Hamed Diané Séméga
Ministre malien des Mines, de l’Énergie et de l’Eau
Le ministre malien des Mines, de l’Énergie et de l’Eau préfère voir le verre à moitié plein qu’à moitié vide. Par conviction, certainement : Hamed Diané Séméga, 47 ans, se définit comme un « afro-optimiste », fustigeant, sans jamais hausser le ton, « ces caricatures de l’Afrique paupérisée ». Mais aussi parce que, deux jours avant sa visite à Jeune Afrique, le 16 avril, l’ancien élève de l’École nationale d’administration (ENA) de Bamako – fier d’être un « pur produit de l’école malienne » et de n’avoir « pas un diplôme en plus que ceux obtenus en Mali » – a signé une importante convention de financement à New Delhi. Moyennant un taux d’intérêt dérisoire (1,75 %), l’État indien s’engage à prêter 75 millions de dollars au Mali, remboursables sur vingt ans.
La somme doit servir à la réalisation, en grande majorité par des entreprises indiennes, d’un projet d’envergure qui sommeillait dans les tiroirs depuis le milieu des années 1990, faute de fonds et de partenaires (à l’exception de la Banque mondiale, mais dont les procédures internes ont ralenti le passage à l’acte) : l’interconnexion électrique avec la Côte d’Ivoire. Si les travaux se déroulent au rythme souhaité et si l’appel d’offres est bouclé, comme prévu, dans trois mois, une ligne haute tension (225 kilovolts) de 637 kilomètres reliera Ferkessédougou, dans le Nord ivoirien, à la capitale malienne, en passant par Sikasso et Bougouni.
« Cette ligne, c’est le chaînon manquant en Afrique de l’Ouest. Elle s’inscrit dans le droit chemin de la politique d’intégration électrique de la Cedeao », se félicite Hamed Diané Séméga. Faute d’un nombre suffisant de centres de production, seulement 15 % des habitants de son pays ont accès à l’électricité. Le but de l’interconnexion, c’est donc d’augmenter la « puissance installée », de 152 mégawatts (MW) actuellement. Le raccordement à la Côte d’Ivoire promet de l’accroître de 80 MW à partir de 2009, puis de 200 MW après 2012. Avec la nouvelle ligne, le prix du kilowattheure devrait être divisé par quatre, passant de 160 à 40 F CFA.
La situation politique à Abidjan, certes en voie de normalisation, pourrait-elle entraver la marche du projet ? « De part et d’autre, les autorités le soutiennent fortement », assure le ministre. Optimiste, toujours. Et quid d’un changement à la tête de l’État, qui pourrait intervenir à l’issue de la présidentielle du 29 avril ? « Je pense que les Maliens renouvelleront leur confiance à Amadou Toumani Touré », espère-t-il encore.

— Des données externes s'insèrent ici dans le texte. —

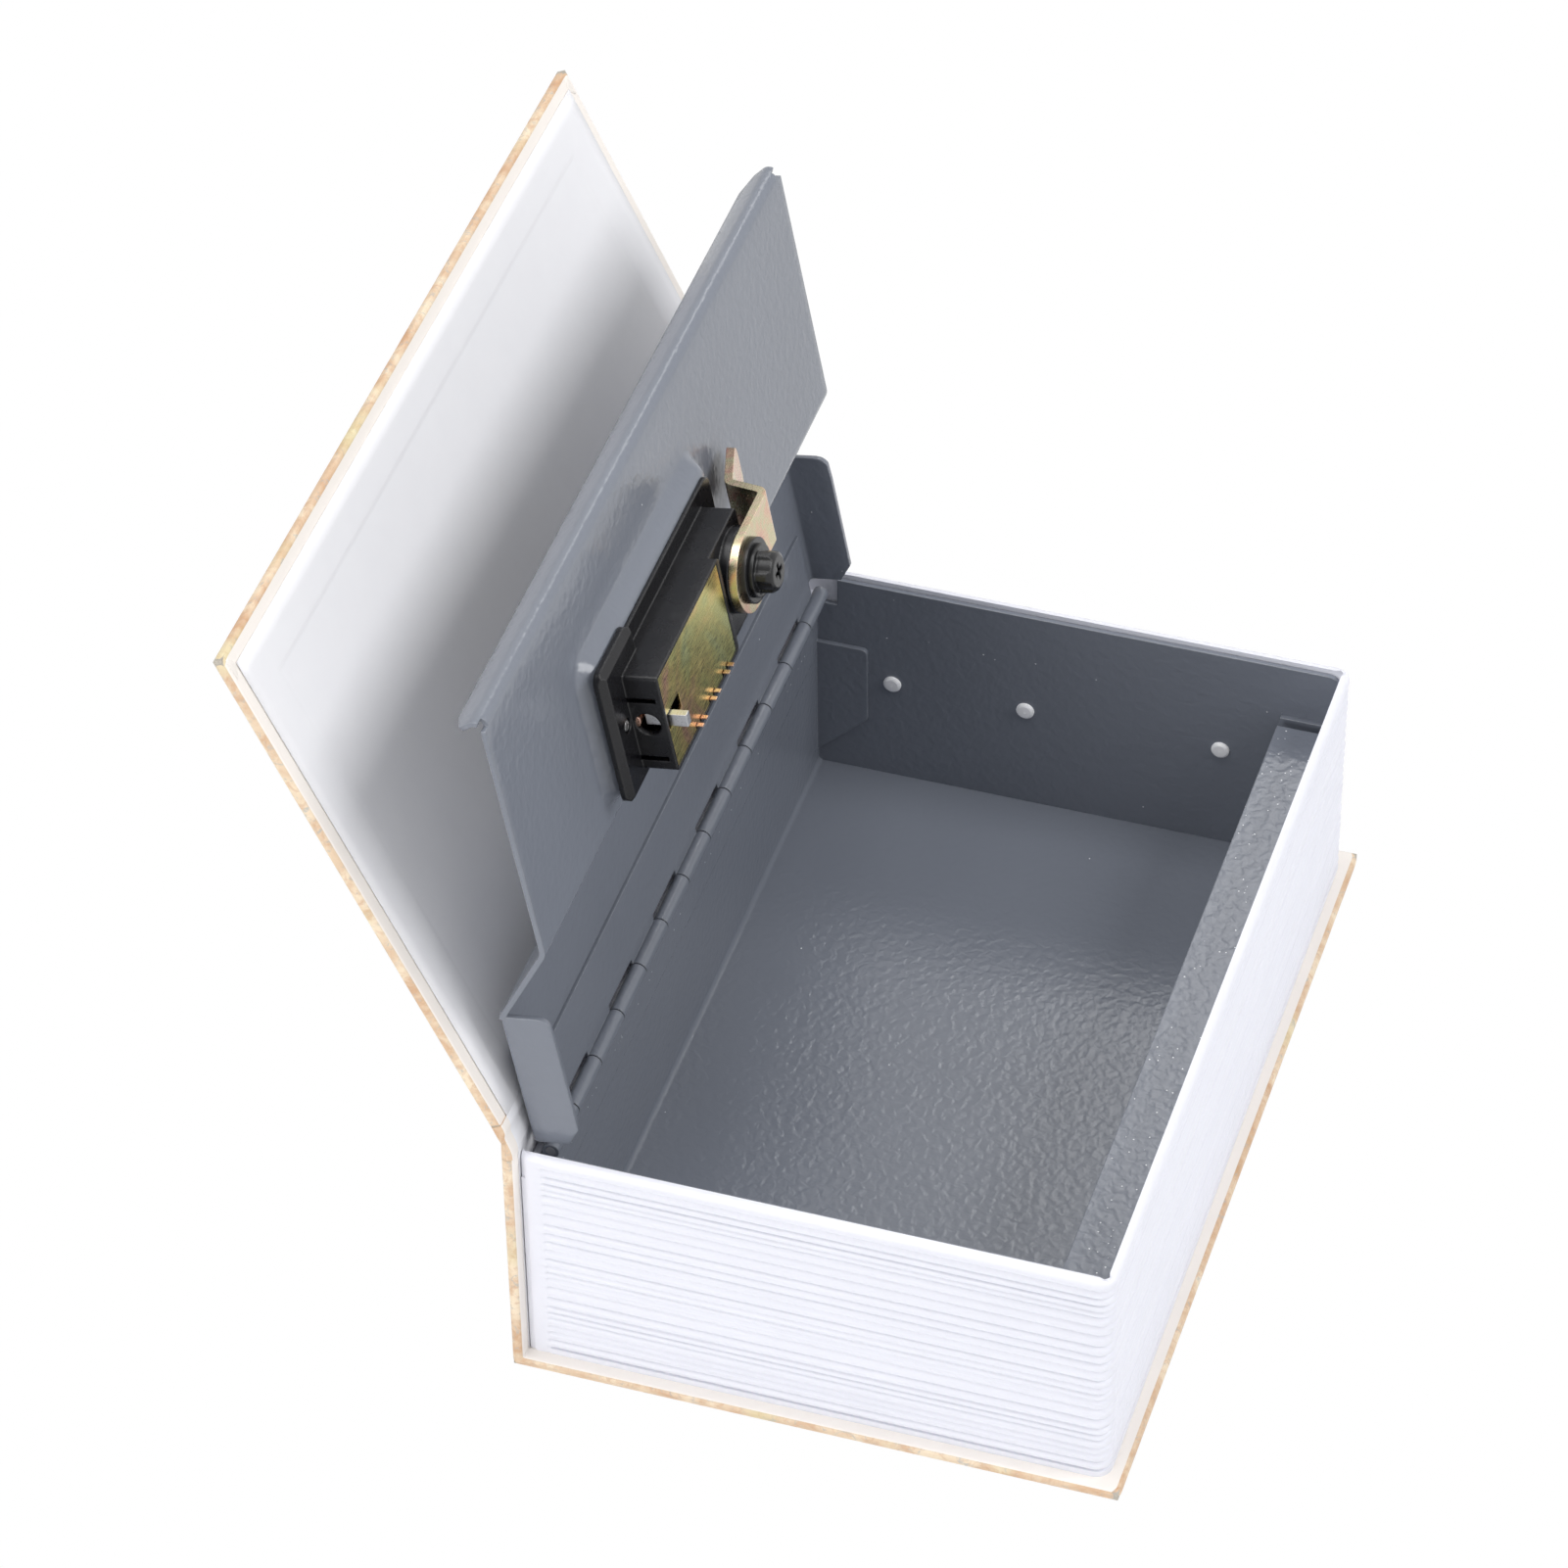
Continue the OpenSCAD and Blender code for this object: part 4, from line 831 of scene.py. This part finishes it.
def wrappedPiece(name, rings, places, finishNames, chosen, sharpAngle):
    # Rings swept into a piece, its places on the print stored, each face in the finish chosen for it
    mesh = newMesh(name, *sweptRings(rings))
    for finishName in finishNames:
        mesh.materials.append(finishes[finishName])
    for polygon in mesh.polygons:
        row, k = divmod(polygon.index, len(rings[0]))
        if row < len(rings) - 1:
            polygon.material_index = chosen(row, k)
    layer = mesh.attributes.new("coverPlace", "FLOAT_VECTOR", "POINT")
    layer.data.foreach_set("vector", [part for at in places for part in at])
    return finishPiece(name, mesh, sharpAngle)


def slabPiece(name, corners, placed, developed, turnedIn):
    rows = endRows(cover["rows"])
    rings, places = [], []
    for y, inset in rows:
        shift = cover["cornerShare"] * roundedOff(min(y, book["height"] - y), cover["cornerRound"])
        cut = [(px - shift if px > cover["cornerFrom"] else px, pz, r) for px, pz, r in corners]
        loop = roundedLoop(cut, inset)
        rings.append([placed(a, y, b) for a, b in loop])
        places += [developed(a, y, b) for a, b in loop]
    plain = roundedLoop(corners, 0)
    inside = [turnedIn((a[0] + b[0]) / 2, (a[1] + b[1]) / 2) for a, b in zip(plain, plain[1:] + plain[:1])]
    flat = [inset < cover["flatInset"] for y, inset in rows]

    def chosen(row, k):
        return 1 if inside[k] and flat[row] and flat[row + 1] else 0
    return wrappedPiece(name, rings, places, ("print", "turnIn"), chosen, cover["sharpAngle"])


def developedCase(x, y, z):
    # Place on the wrap laid out flat: back cover negative, spine and front cover positive
    return (-x, y, z) if x > z else (z, y, x)


def developedFront(u, y, w):
    return (cover["creaseZ"] + u, y, -w)


def caseSlab():
    t, r, w = cover["thick"], cover["edgeRound"], book["width"]
    top, sharp = cover["spineTop"], cover["cutRound"]
    overBack, overSpine = cover["pastCorner"]
    corners = [(0, 0, cover["spineRound"]), (w, 0, r), (w, t, r), (t, t, cover["innerRound"]),
               (t, top, sharp), (0, top, sharp)]

    def turnedIn(x, z):
        # The inner faces of the back board and of the spine, each a little past the corner between them
        onBack = z > t - sharp and t - overBack < x < w - r
        return onBack or (t + overSpine > x > t - sharp and z > t - overSpine)
    slab = slabPiece("caseSlab", corners, bookPoint, developedCase, turnedIn)
    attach(slab, "case")
    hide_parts("case_wrap")


def frontSlab():
    t, r, sharp = cover["thick"], cover["edgeRound"], cover["cutRound"]
    start, reach = cover["boardStart"], cover["reach"]
    corners = [(start, -t, sharp), (reach, -t, r), (reach, 0, r), (start, 0, sharp)]

    def turnedIn(u, w):
        return w < -t + sharp and u < reach - r
    slab = slabPiece("frontSlab", corners, openedFrame("cover_hinge"), developedFront, turnedIn)
    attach(slab, "cover")
    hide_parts("front_wrap")


# Endpaper: points close together over the turned-in wrap's edge, wider apart elsewhere
paperGrid = {
    "foldStep": 0.4, "blend": 0.5, "across": 9, "pastFold": 2, "border": 3.5, "endStep": 3,
    "middleStart": 4, "middleStep": 8, "middle": 90, "mirroredTo": 82, "sharpAngle": 35,
}


def frontPaper():
    # Lifted a little where the turned-in wrap lies under it
    placed = openedFrame("cover_hinge")
    end, turned = cover["reach"] - cover["paperBorder"], cover["turnIn"]
    deep = cover["reach"] - turned
    near, blend = paperGrid["foldStep"], paperGrid["blend"]
    us = frange(cover["boardStart"], deep - 2 * near, paperGrid["across"])
    us += frange(deep - near, deep + 2 * near, near)
    us += frange(deep + paperGrid["pastFold"], end, paperGrid["border"])
    ends = frange(cover["paperBorder"], turned - 2 * near, paperGrid["endStep"])
    ends += frange(turned - near, turned + 2 * near, near)
    start, step = turned + paperGrid["middleStart"], paperGrid["middleStep"]
    mirrored = ends + frange(start, paperGrid["mirroredTo"], step)
    ys = ends + frange(start, paperGrid["middle"], step) + [book["height"] - y for y in reversed(mirrored)]
    points, faces = [], []
    for u in us:
        for y in ys:
            fromEnd = min(y, book["height"] - y)
            lift = max(smoothStep(deep - blend, deep + blend, u),
                       1 - smoothStep(turned - blend, turned + blend, fromEnd))
            points.append(placed(u, y, -cover["thick"] - cover["paper"] + cover["turnInStep"] * (1 - lift)))
    rows = len(ys)
    for i in range(len(us) - 1):
        for k in range(rows - 1):
            a = i * rows + k
            faces.append((a, a + 1, a + rows + 1, a + rows))
    paper = newPiece("frontPaper", points, faces, paperGrid["sharpAngle"])
    thick = paper.modifiers.new("paper", "SOLIDIFY")
    thick.thickness = cover["paperSheet"] * mm
    thick.offset = -1
    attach(paper, "cover")
    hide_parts("front_endpaper")
    dress(paper, finishes["paper"])


# Small folded ears of the wrap at the front cover's two free corners
earFold = {
    "inset": 0.9, "sunk": 0.03, "sharpAngle": 60,
    "outline": ((0, 0.2), (-0.5, 0.05), (-4.4, 0.3), (-3.9, 0.9), (-2.3, 2.2), (-0.1, 1.0)),
    "layers": ((0.0, 0.0), (0.10, 0.02), (0.15, 0.12)),  # height, and share drawn in to the middle
}


def cornerFolds():
    placed = openedFrame("cover_hinge")
    end = cover["reach"] - earFold["inset"]
    outline = [(end + a, b) for a, b in earFold["outline"]]
    middle = [sum(part) / len(outline) for part in zip(*outline)]
    for side, edge, way in (("Tail", earFold["inset"], 1), ("Head", book["height"] - earFold["inset"], -1)):
        rings = []
        for lift, share in earFold["layers"]:
            rings.append([placed(a + (middle[0] - a) * share, edge + way * (b + (middle[1] - b) * share),
                                 -cover["thick"] + earFold["sunk"] - lift) for a, b in outline])
        fold = newPiece("cornerFold" + side, *sweptRings(rings), earFold["sharpAngle"])
        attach(fold, "cover")
        dress(fold, finishes["turnIn"])


# Crease: two strips of the wrap bent between the spine and the opened front cover, as book x and z, or as u
# and w on the cover
crease = {
    "meet": 2.25, "seam": (0.02, -1.45), "steps": 4, "rows": (1.5, 3.0, 12, 30, 60, 90), "sharpAngle": 60,
    "deepestInset": 0.36, "leastGap": 0.01, "borderGap": 0.1, "innerDepth": 2,
    "lowerOutside": ((0, 55.2), (0.02, 56.2), (0.03, 57.2)),
    "lowerInside": ((2.35, 55.2), (2.15, 56.2), (1.8, 57.3)),
    "upperOutside": ((3.5, 0.08), (4.6, 0.05)), "upperInside": ((3.3, -1.6), (4.4, -2.2)),
}


def curve(points):
    # A smooth curve through the chosen points
    sampled = []
    for i in range(len(points) - 1):
        p0 = Vector(points[max(i - 1, 0)])
        p1, p2 = Vector(points[i]), Vector(points[i + 1])
        p3 = Vector(points[min(i + 2, len(points) - 1)])
        for k in range(crease["steps"]):
            t = k / crease["steps"]
            sampled.append(0.5 * (2 * p1 + (p2 - p0) * t + (2 * p0 - 5 * p1 + 4 * p2 - p3) * t * t
                                  + (3 * p1 - p0 - 3 * p2 + p3) * t ** 3))
    return sampled + [Vector(points[-1])]


def onCover(u, w):
    # A point of the opened front cover, as book x and z
    a = math.radians(-jointNamed("cover_hinge")["range_deg"][0])
    return (cover["creaseX"] + u * math.cos(a) - w * math.sin(a),
            cover["creaseZ"] + u * math.sin(a) + w * math.cos(a))


def creasePiece(name, outer, inner, printStart, printEnd):
    loop = curve(outer) + list(reversed(curve(inner)))
    count = len(loop)
    half = count // 2
    rows = endRows(crease["rows"])
    rings, places = [], []
    for y, inset in rows:
        ring = []
        for k, point in enumerate(loop):
            away = loop[count - 1 - k] - point
            if away.length > crease["leastGap"]:
                point = point + away.normalized() * min(inset, away.length * crease["deepestInset"])
            ring.append(bookPoint(point.x, y, point.y))
            along, depth = (k, 0) if k < half else (count - 1 - k, crease["innerDepth"])
            places.append((printStart + (printEnd - printStart) * along / (half - 1), y, depth))
        rings.append(ring)
    border, gap = cover["paperBorder"], crease["borderGap"]

    def chosen(row, k):
        # Outside the print, inside the endpaper with the turned-in wrap at both ends
        if not half - 1 < k < count - 1 or max(rows[row][1], rows[row + 1][1]) >= cover["flatInset"]:
            return 0
        return 2 if border - gap <= rows[row][0] < book["height"] - border - gap else 1
    piece = wrappedPiece(name, rings, places, ("print", "turnIn", "paper"), chosen, crease["sharpAngle"])
    return piece


def creaseStrips():
    top, inside = cover["spineTop"], cover["thick"] + cover["paper"]
    meet, start, base = crease["meet"], cover["boardStart"], cover["creaseZ"]
    seamOutside, seamInside = [onCover(meet, w) for w in crease["seam"]]
    lower = creasePiece("creaseLower", [(0, top), *crease["lowerOutside"], seamOutside],
                        [(inside, top), *crease["lowerInside"], seamInside], top, base + meet)
    upperOutside = [seamOutside, *[onCover(u, w) for u, w in crease["upperOutside"]], onCover(start, 0.0)]
    upperInside = [seamInside, *[onCover(u, w) for u, w in crease["upperInside"]], onCover(start, -inside)]
    upper = creasePiece("creaseUpper", upperOutside, upperInside, base + meet, base + start)
    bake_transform(lower)
    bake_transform(upper)
    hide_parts("joint_strip")


pageShell()
lidShell()
caseSlab()
frontSlab()
frontPaper()
cornerFolds()
creaseStrips()
print("covers made")

# Studio: pale floor and soft lamps, all sizes in metres
studio = {
    "floorColour": (0.94, 0.94, 0.945), "floorSize": 12, "floorRoughness": 0.9, "floorShine": 0.1,
    "aim": (0, 0, 0.06), "sky": 0.34, "white": (1, 1, 1, 1),
}
lamps = {
    "keyLamp": {"place": (0.90, 0.0, 0.90), "size": 0.65, "watts": 9.0},
    "fillLamp": {"place": (-0.45, -1.1, 0.30), "size": 0.55, "watts": 6.3},
    "rimLamp": {"place": (-0.06, 0.92, 0.95), "size": 0.3, "watts": 1.1},
    "backLamp": {"place": (-0.52, 0.80, 0.95), "size": 0.4, "watts": 0.3},
    "topLamp": {"place": (-0.30, -0.05, 1.35), "size": 0.9, "watts": 9.3},
}


def areaLamp(name, about):
    light = bpy.data.lights.new(name, "AREA")
    light.energy = about["watts"]
    light.size = about["size"]
    lamp = newObject(name, light)
    lamp.location = about["place"]
    towards = Vector(studio["aim"]) - Vector(about["place"])
    lamp.rotation_euler = towards.to_track_quat("-Z", "Y").to_euler()


def seenAs(tree, direct, lit):
    # One shader where the camera, a reflection or a clear piece looks, the other for the light it gives
    seen = add(tree, "LightPath")
    mirrored = calc(tree, "MAXIMUM", seen.outputs["Is Glossy Ray"], seen.outputs["Is Transmission Ray"])
    both = add(tree, "MixShader")
    join(tree, calc(tree, "MAXIMUM", seen.outputs["Is Camera Ray"], mirrored), both.inputs["Fac"])
    join(tree, lit, both.inputs[1])
    join(tree, direct, both.inputs[2])
    return both.outputs["Shader"]


def paleFloor():
    bpy.ops.mesh.primitive_plane_add(size=studio["floorSize"], location=(0, 0, 0))
    floor = bpy.context.object
    floor.name = "studioFloor"
    finish, tree, face = startFinish("studioFloor")
    surface(tree, face, studio["floorColour"], studio["floorRoughness"])
    face.inputs["Specular IOR Level"].default_value = studio["floorShine"]
    glow = add(tree, "Emission", Strength=1.0)
    glow.inputs["Color"].default_value = studio["white"]
    shader = seenAs(tree, glow.outputs["Emission"], face.outputs["BSDF"])
    join(tree, shader, tree.nodes["Material Output"].inputs["Surface"])
    dress(floor, finish)


def softSky():
    world = bpy.data.worlds.new("studioSky")
    bpy.context.scene.world = world
    world.use_nodes = True
    tree = world.node_tree
    tree.nodes.clear()
    shown = add(tree, "Background", Strength=1.0)
    light = add(tree, "Background", Strength=studio["sky"])
    for background in (shown, light):
        background.inputs["Color"].default_value = studio["white"]
    shader = seenAs(tree, shown.outputs["Background"], light.outputs["Background"])
    join(tree, shader, add(tree, "OutputWorld").inputs["Surface"])


# Camera of the photograph, in metres
shot = {
    "place": (0.25168, -0.85918, 0.89077),
    "forward": (-0.22832, 0.70815, -0.66812),
    "down": (0.19457, -0.63922, -0.74401),
    "focalPixels": 6644.1,
    "imagePixels": 1601,
    "middlePixel": (841.3, 785.4),
    "sensor": 36, "nearest": 0.05, "farthest": 30,
}


def photoCamera():
    lens = bpy.data.cameras.new("photoCamera")
    camera = newObject("photoCamera", lens)
    forward = Vector(shot["forward"]).normalized()
    right = forward.cross(-Vector(shot["down"]).normalized()).normalized()
    up = right.cross(forward)
    turned = Matrix((right, up, -forward)).transposed().to_4x4()
    camera.matrix_world = Matrix.Translation(shot["place"]) @ turned
    lens.sensor_width = shot["sensor"]
    lens.lens = shot["sensor"] * shot["focalPixels"] / shot["imagePixels"]
    half = shot["imagePixels"] / 2
    lens.shift_x = (half - shot["middlePixel"][0]) / shot["imagePixels"]
    lens.shift_y = (shot["middlePixel"][1] - half) / shot["imagePixels"]
    lens.clip_start = shot["nearest"]
    lens.clip_end = shot["farthest"]
    bpy.context.scene.camera = camera


for lampName, about in lamps.items():
    areaLamp(lampName, about)
paleFloor()
softSky()
photoCamera()
bpy.context.scene.view_settings.view_transform = "Standard"
print("studio set")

Hamed Diané Séméga a rejoint le gouvernement d’ATT dès le début du mandat de ce dernier, en 2002. À l’époque, il est, comme depuis le début de sa carrière, consultant spécialisé dans le domaine minier, aidant les multinationales de l’or (dont Bamako est le troisième exportateur africain), notamment le canadien Golden Star, à s’implanter au Mali. Il quitte le « confort relatif » dans lequel il vivait et rejoint le gouvernement d’ATT. Le nouveau ministre, qui dit gagner aujourd’hui « vingt fois moins que dans le secteur privé », n’est pas exactement étranger à la politique. Un an avant la chute du dictateur Moussa Traoré, en 1991, le jeune diplômé qu’il est alors crée l’« Alliance civique et patriotique », une « association de jeunes et de citoyens pour interpeller les Maliens sur la nécessité de la démocratie ».
Ayant commencé par approcher le secteur minier du côté des entreprises, Hamed Diané Séméga est excédé par les critiques des ONG étrangères qui accusent l’État malien de favoriser les « majors de l’or » au détriment des populations locales, alors que le métal jaune, représentant 21 % de la richesse nationale et 72 % des recettes d’exportation en 2006, pourrait être une manne partagée. Code minier trop complaisant (une nouvelle version devrait voir le jour fin 2007), trop peu d’obligations de réinvestissement dans le pays, négligence des populations locales : les critiques sont du même registre que celles qui dénoncent la « malédiction de l’or noir ». « L’exploitation des mines est une activité à risques, et nous devons rester compétitifs par rapport aux autres pays. Les investisseurs privés ne viennent que si la réglementation est attrayante », se défend le ministre, avant d’ajouter : « Il est de bon ton de dire que le Mali ne profite pas de son or, mais cette critique est de celles qui entretiennent l’afropessimisme. » Optimiste, toujours.